Under the pressure of these difficulties, refuge may be sought in the other supposition as the more facile one; namely, that Jesus, by means of his superhuman knowledge, was merely aware that in a certain place there was then to be found a multitude of fishes, and that he communicated this information to Peter. If by this it be meant that Jesus, through the possession of an omniscience such as is commonly attributed to God, knew at all times, all the fish, in all seas, rivers and lakes; there is an end to his human consciousness. If, however, it be merely meant that when he crossed any water he became cognizant [[317]]of its various tribes of fish, with their relative position; even this would be quite enough to encumber the space in his mind that was due to more weighty thoughts. Lastly, if it be meant that he knew this, not constantly and necessarily, but as often as he wished; it is impossible to understand how, in a mind like that of Jesus, a desire for such knowledge should arise,—how he, whose vocation had reference to the depths of the human heart, should be tempted to occupy himself with the fish-frequented depths of the waters.

But before we pronounce on this narrative of Luke, we must consider it in relation to the cognate histories in the first two synoptical gospels. The chronological relation of the respective events is the first point. The supposition that the miraculous draught of fishes in Luke was prior to the vocation narrated by the two other Evangelists, is excluded by the consideration, that the firm attachment which that miracle awakened in the disciples, would render a new call superfluous; or by the still stronger objection, that if an invitation, accompanied by a miracle, had not sufficed to ally the men to Jesus, he could hardly flatter himself that a subsequent bare summons, unsupported by any miracle, would have a better issue. The contrary chronological position presents a better climax; but why a second invitation, if the first had succeeded? For to suppose that the brethren who followed him on the first summons, again left him until the second, is to cut the knot, instead of untying it. Still more complicated is the difficulty, when we take in addition the narrative of the fourth Evangelist: for what shall we think of the connexion between Jesus and his disciples, if it began in the manner described by John; if, after this, the disciples having from some unknown cause separated from their master, he again called them, as if nothing of the kind had before occurred, on the shore of the Galilean sea; and if, this invitation also producing no permanent adherence, he for the third time summoned them to follow him, fortifying this final experiment by a miracle? The entire drift of Luke’s narrative is such as to exclude, rather than to imply, any earlier and more intimate relation between Jesus and his ultimate disciples. For the indifferent mention of two ships on the shore, whose owners were gone out of them to wash their nets, Simon being unnamed until Jesus chooses to avail himself of his boat, seems, as Schleiermacher has convincingly shown,[17] to convey the idea that the two parties were entire strangers to each other, and that these incidents were preparatory to a relation yet to be formed, not indicative of one already existing: so that the healing of Peter’s mother-in-law, previously recounted by Luke, either occurred, like many other cures of Jesus, without producing any intimate connexion, or has too early a date assigned to it by that Evangelist. The latter conjecture is supported by the fact that Matthew places the miracle later.

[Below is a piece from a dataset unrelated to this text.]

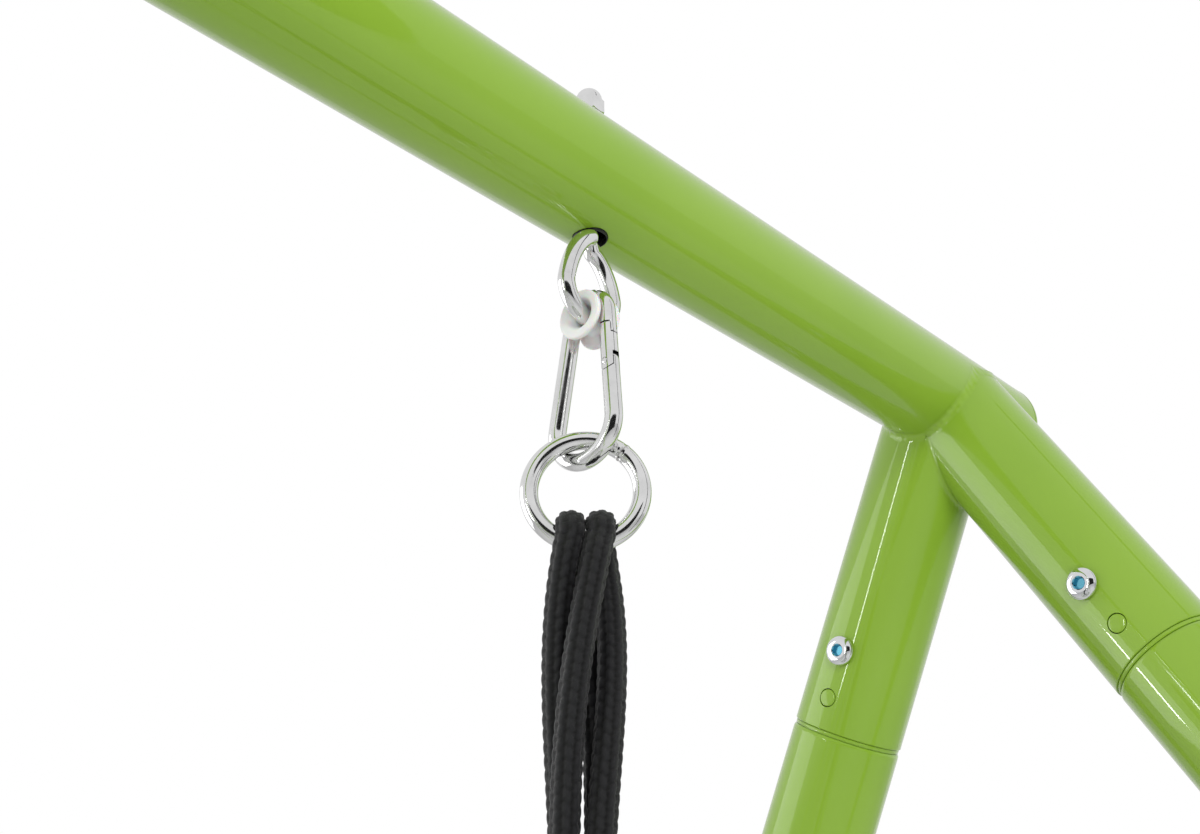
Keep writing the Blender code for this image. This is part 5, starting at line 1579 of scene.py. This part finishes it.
def make_sleeve(name, end):
    """Shrunk sleeve over the four strands, softly lobed by them, with rolled ends."""
    axis = sleeve_axis(end)
    sides = 96
    stations = np.linspace(0.0, 1.0, 60)
    angles = full_turn(sides)
    top = crossing(end, 1, -1, 1.0)
    start = math.atan2(top.y - axis.y, top.x - axis.x)
    rings = []
    for wall, order in ((0.0, stations), (SLEEVE_WALL, stations[::-1])):
        for share in order:
            edge = min(share, 1.0 - share) / 0.06
            lip = 0.0009 * math.sqrt(max(0.0, 1.0 - min(edge, 1.0) ** 2))
            turn = start - math.copysign(math.radians(45.0), end) * share
            lobes = 0.0009 * np.cos(4.0 * (angles - turn)) + 0.0002 * np.cos(3.0 * angles + 40.0 * share)
            radius = SLEEVE_RADIUS - wall - 0.0011 + lobes - lip
            height = BAR_HEIGHT - SLEEVE_TOP_DROP - share * (SLEEVE_BOTTOM_DROP - SLEEVE_TOP_DROP)
            rings.append(np.stack([axis.x + radius * np.cos(angles), axis.y + radius * np.sin(angles),
                                   np.full(sides, height)], -1))
    faces = list(quads(len(rings), sides, True))
    sleeve = new_piece(f"sleeve_{name}", np.vstack(rings), faces, BLACK_PLASTIC)
    place_piece(smooth(sleeve, 50.0), "nest", "black_plastic", f"rope_sleeve_{name}")


def make_ferrules():
    """Pressed oval ferrules that close the ropes' loops."""
    sides = 48
    rings = []
    for share in np.linspace(0.0, 1.0, 41):
        edge = min(share, 1.0 - share)
        shrink = 0.0016 * math.sqrt(max(0.0, 1.0 - min(edge / 0.06, 1.0) ** 2))
        press = 0.0005 * (0.5 + 0.5 * math.cos(math.tau * 4.0 * share)) * min(1.0, edge / 0.1)
        height = FERRULE_START + FERRULE_LENGTH * share
        rings.append([((FERRULE_HALF_WIDTH - shrink - press) * math.cos(a) * (1.0 - 0.03 * math.cos(2 * a)),
                       (FERRULE_HALF_DEPTH - shrink - press) * math.sin(a), height)
                      for a in full_turn(sides)])
    points = [p for ring in rings for p in ring]
    last = [len(points) - sides + k for k in range(sides)]
    faces = [*quads(len(rings), sides), list(range(sides)), last]
    pattern = smooth(new_piece("ferrule", points, faces), 50.0)
    places = []
    for end in ENDS.values():
        for loop in (-1, 1):
            for side in (-1, 1):
                leg, angle = strand_hold(loop, side)
                _, fan = strand_fan(end, loop, side)
                places.append(hold_axes(end, leg, angle, fan))
    ferrules = set_out("rope_ferrules", pattern, places, ALUMINIUM)
    return place_piece(ferrules, "nest", "zinc_plate")


for end_name, end_sign in ENDS.items():
    for loop_sign, loop_label in ((1, "front"), (-1, "rear")):
        make_rope(end_name, end_sign, loop_sign, loop_label)
    make_sleeve(end_name, end_sign)
make_ferrules()


# Nest


def dish_height(radius):
    """Height of the net's middle surface."""
    return RIM_HEIGHT - NET_SAG * (1.0 - (radius / NET_EDGE_RADIUS) ** 2)


def pad_radius(theta, phi):
    """Cut radius of the pad's cover: drawn in at each turn of the lacing, with a little unevenness."""
    near_turn = np.abs((theta / LACING_ANGLE) % 1.0 - 0.5) * LACING_ANGLE * RIM_RADIUS
    pinch = np.exp(-(near_turn / 0.0050) ** 2)
    free = 1.0 - np.exp(-(near_turn / 0.014) ** 2)
    radius = PAD_RADIUS - PAD_SLACK - (PAD_PINCH - PAD_SLACK) * pinch
    gathers = np.sin(9.0 * phi + 2.0 * np.sin(7.0 * theta)) * np.exp(-(near_turn / 0.010) ** 2)
    return radius + 0.00035 * gathers + 0.0004 * np.sin(3.0 * phi + 31.0 * theta) * free, near_turn


def pad_points(theta, phi, radius):
    """Points on the pad's cover from angles round the nest and round the rim."""
    out = RIM_RADIUS + radius * np.cos(phi)
    height = RIM_HEIGHT + radius * np.sin(phi)
    return np.stack(np.broadcast_arrays(out * np.cos(theta), out * np.sin(theta), height), -1)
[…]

Thus, it fares with the narrative of Luke, when viewed in relation to that of Matthew and Mark, as it did with that of John, when placed in the same light; neither will bear the other to precede, or to follow it,—in short, they exclude each other.[18] Which then is the correct narrative? Schleiermacher prefers that of the Evangelist on whom he has commented, because it is more particular[19]; and Sieffert[20] has recently asserted with great emphasis, that no one has ever yet doubted the superiority of Luke’s narrative, as a faithful picture of the entire occurrence, the number of its special, dramatic, and intrinsically [[318]]authenticated details, advantageously distinguishing it from the account in the first (and second) gospel, which by its omission of the critical incident, the turning point in the narrative (the draught of fishes), is characterized as the recital of one who was not an eye-witness. I have already presented myself elsewhere[21] to this critic, as one hardy enough to express the doubt of which he denies the existence, and I here repeat the question: supposing one only of the two narratives to have been modified by oral tradition, which alternative is more in accordance with the nature of that means of transmission,—that the tangible fact of a draught of fishes should evaporate into a mere saying respecting fishers of men, or that this figurative expression should be condensed into a literal history? The answer to this question cannot be dubious; for when was it in the nature of the legend to spiritualize? to change the real, such as the story of a miracle, into the ideal, such as a mere verbal image? The stage of human culture to which the legend belongs, and the mental faculty in which it originates, demand that it should give a stable body to fleeting thought, that it should counteract the ambiguity and changeableness of words, by affixing them to the permanent and universally understood symbol of action.